Aria di tempesta e rinnovo flotte
E’ il caso del decreto rinnovo flotte che avrebbe dovuto finanziare con 500 milioni di euro la modernizzazione, in senso ecologico e compatibile, delle flotte mercantili. Ma ha ricevuto richieste per soli 185 milioni attestandosi ad un utilizzo reale che, secondo il Sole 24 Ore, è stato di soli 50 milioni di euro.
La stessa Confitarma, associazione degli armatori, ha richiesto una ridestinazione delle risorse. Che, secondo le indiscrezioni apparse, dovrebbe vedere spostati 408 milioni su poste diverse, non ancora comunicate.
Similmente avverrà per il gnl marittimo portuale.
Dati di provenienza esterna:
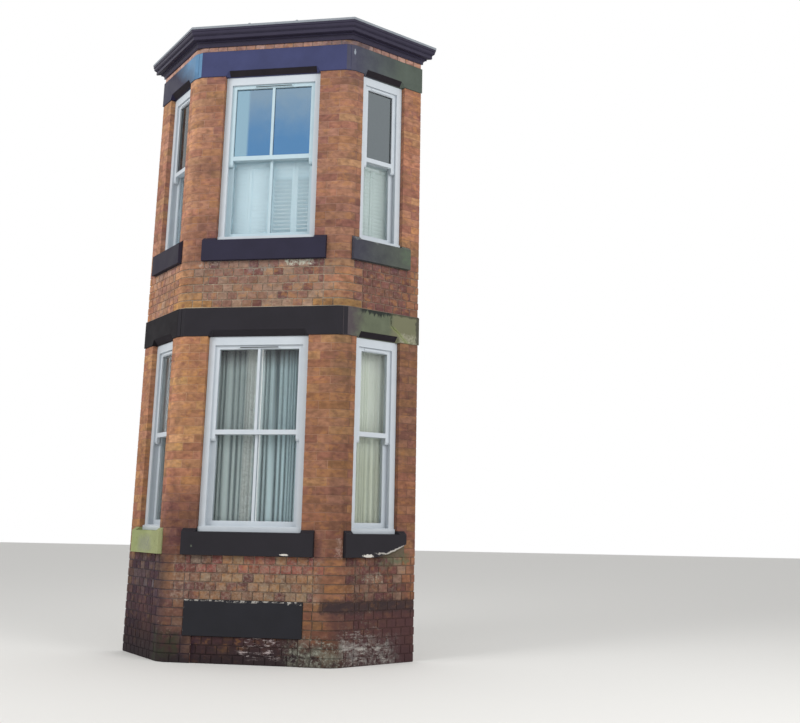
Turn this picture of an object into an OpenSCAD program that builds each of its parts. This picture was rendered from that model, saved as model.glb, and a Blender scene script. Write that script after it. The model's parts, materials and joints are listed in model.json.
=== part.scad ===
// Two-storey canted brick bay, cut off flat at the face of the house wall.
// X runs along the house, the front looks to -Y, Z is up from the ground.
// The origin is the middle of the bounding box on the ground.

/* [Plan] */
// Width of the front between its two corners, as if they were sharp
front_w = 1750; // [1500:10:2050]
// Distance that the front stands out from the house wall
depth = 675; // [550:5:800]
// Thickness of the brick walls
wall_t = 229; // [215:1:343]
// Thickness of the base wall below the ground floor
base_t = 343; // [300:1:450]
// Flat cut on each outer corner of the walls, measured along each face
splay = 55; // [20:1:75]

/* [Heights] */
// Height of one course of brick with its joint
course = 85; // [75:1:90]
// Courses from the ground to the ground floor sills
base_courses = 12; // [10:1:16]
// Courses in a sill
sill_courses = 3; // [2:1:4]
// Courses beside a ground floor window
ground_courses = 23; // [18:1:26]
// Courses beside a first floor window
first_courses = 22; // [18:1:26]
// Courses between the ground floor lintels and the first floor sills
spandrel_courses = 6; // [4:1:8]
// Height of the stone lintels
lintel_h = 300; // [200:5:350]

/* [Openings] */
// Width of the front window openings
front_open = 1080; // [800:10:1150]
// How far the ground floor front window stands to the left of the middle
ground_shift = 25; // [0:1:40]
// How far the first floor front window stands to the left of the middle
first_shift = 5; // [0:1:40]
// Brickwork between a front corner and a side opening
side_start = 168; // [150:2:200]
// Brickwork between a side opening and the house wall, along the face
side_pier = 230.6; // [230:0.2:280]

/* [Sills and lintels] */
// How far a sill stands out from the wall
sill_out = 45; // [20:1:80]
// Fall of a sill's top towards the front
sill_fall = 32; // [10:1:40]
// Fall of the part of that top that lies in front of the window
stool_fall = 3; // [1:1:8]
// How far a front sill runs past its opening
front_stub = 134; // [60:2:160]
// How far a side sill runs past its opening
side_stub = 88; // [60:2:100]
// Width of the drip groove under a sill
drip_w = 14; // [8:1:20]
// Height of the broken corner at the end of the right ground floor sill
break_h = 128; // [110:1:160]
// How far a lintel stands out from the wall
lintel_out = 10; // [2:1:20]
// Height of the sloped cut on a lintel's lower edge
chamfer_h = 62; // [30:1:90]
// Depth of the sloped cut on a lintel's lower edge
chamfer_d = 50; // [20:1:60]
// Length of the sloped stop at each end of that cut
chamfer_stop = 42; // [10:1:80]

/* [Cellar light] */
// Width of the dark stone over the blocked cellar light
panel_w = 1200; // [1100:10:1250]
// Shift of that stone to the left of the middle
panel_shift = 40; // [0:1:100]
// Courses under that stone
panel_low = 3; // [2:1:4]
// Courses in that stone
panel_courses = 4; // [3:1:5]
// Width of the bricked-up cellar light
infill_w = 1080; // [800:10:1100]
// Shift of the blocking to the left of the middle
infill_shift = 12; // [0:1:60]
// How far the blocking is set back from the wall face
infill_back = 12; // [0:1:60]

/* [Windows] */
// Set-back of the window frames from the wall face
frame_back = 54; // [40:1:80]
// Depth of a window frame
frame_d = 134; // [120:1:140]
// Width of a frame's jambs as seen from outside
jamb_w = 66; // [45:1:75]
// Height of a frame's head
head_h = 90; // [50:1:110]
// Height of a frame's wooden sill
stool_h = 28; // [24:1:70]
// How far that wooden sill stands out from its frame
nose_d = 24; // [10:1:40]
// Width of a sash's stiles
stile_w = 57; // [40:1:65]
// Height of an upper sash's top rail
top_rail_h = 52; // [46:1:70]
// Height of the meeting rails
meeting_h = 48; // [30:1:60]
// Height of the meeting rails over the middle between head and wooden sill
meeting_up = 20; // [0:1:60]
// Height of a lower sash's bottom rail
bottom_rail_h = 56; // [50:1:100]
// Width of the glazing bars
bar_w = 28; // [18:1:36]
// Thickness of a sash
sash_t = 42; // [35:1:50]
// Thickness of the glass
glass_t = 6; // [4:1:24]
// Length of the horns under an upper sash
horn_l = 70; // [30:1:100]
// Length of the vent hood on a front window
vent_l = 440; // [200:10:500]
// Length of the vent hood on a side window
side_vent_l = 260; // [100:10:280]
// Thickness of the curtain rods
rod_d = 12; // [8:1:16]

/* [Floors and roof] */
// Height of the ground floor boards above the ground
ground_floor = 680; // [600:5:800]
// Height of the first floor boards above the ground
first_floor = 3650; // [3600:5:3750]
// Thickness of the floor boards
board_t = 25; // [18:1:32]
// Width of a joist
joist_w = 50; // [40:1:75]
// Spacing of the joists
joist_gap = 370; // [300:10:450]
// Thickness of the plaster
plaster_t = 18; // [10:1:25]
// Height of the roof joists
roof_joist_h = 125; // [100:5:175]
// How far the cornice stands out from the wall
cornice_out = 118; // [80:1:160]
// Height of the cornice
cornice_h = 195; // [150:5:260]
// Rise of the lead roof from the cornice to the house wall
roof_rise = 105; // [60:5:160]
// Thickness of the lead
lead_t = 4; // [2:1:6]

/* [Hidden] */
eps = 0.02;
seat = 0.3;
half = front_w / 2;
side_l = depth * sqrt(2);
side_open = side_l - side_start - side_pier;
far = 2 * (half + depth);
tan_h = tan(22.5);
lead_out = cornice_out + lead_t;
mid_y = (depth + lead_out) / 2;

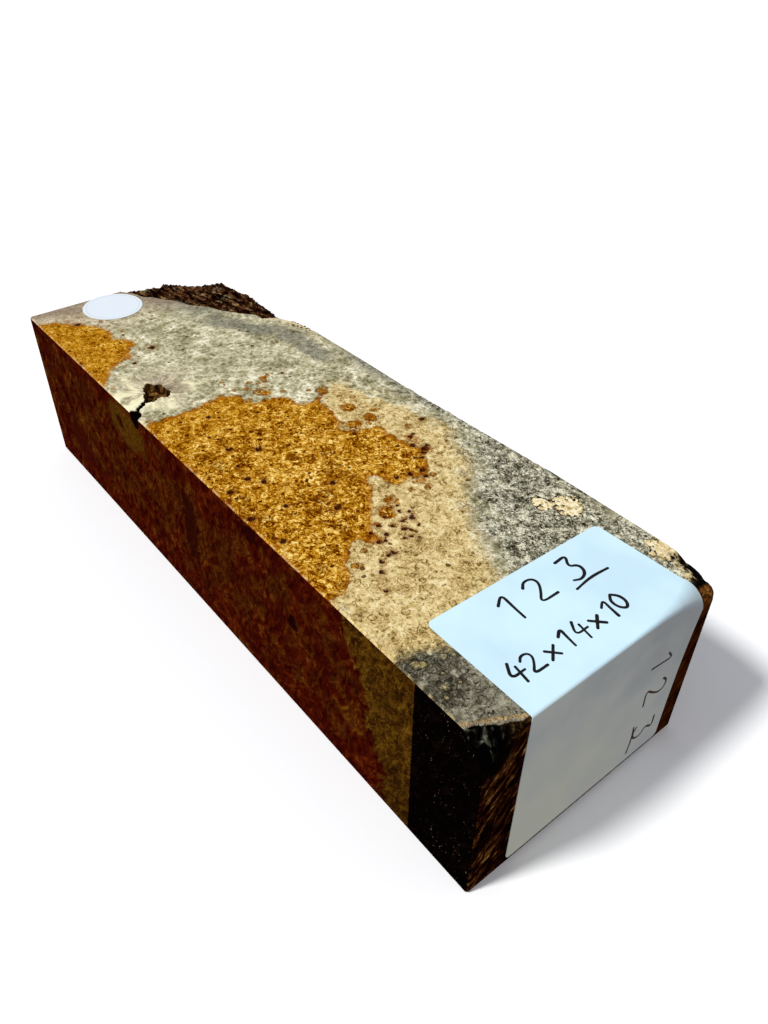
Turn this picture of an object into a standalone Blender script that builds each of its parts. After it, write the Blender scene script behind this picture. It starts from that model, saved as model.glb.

Cioè il finanziamento per acquisto e rinnovo di navi a gas naturale. Che non ha avuto l’utilizzo previsto e dal quale verranno recuperati 144 milioni sui 220 stanziati.
Lo spostamento
Di contro vi saranno solo degli spostamenti temporali di risorse per le Autorità di Sistema Portuale. In particolare per lo sviluppo dell’accessibilità marittima e della resilienza delle infrastrutture portuali ai cambiamenti climatici . Che verranno definanziati nel 24/25 per poi ritrovare i finanziamenti nel 2027/2028. Perde invece 30 milioni su 40 la parte de l’efficientamento energetico.
Nel complesso lo scenario dei porti italiani, ed in particolare di quelli adriatici, risulta sempre meno chiaro. Associando alle crescenti tensioni internazionali – in primis la guerra in Ucraina e la pirateria dello Yemen – un insieme di complicazioni interne, almeno in parte evitabili. Che rendono sempre più problematico il loro operare. La programmabilità degli interventi assume infatti una crescente incertezza, economica e gestionale. Che non appare né utile né necessaria ad una piena ed efficace operatività delle nostre strutture.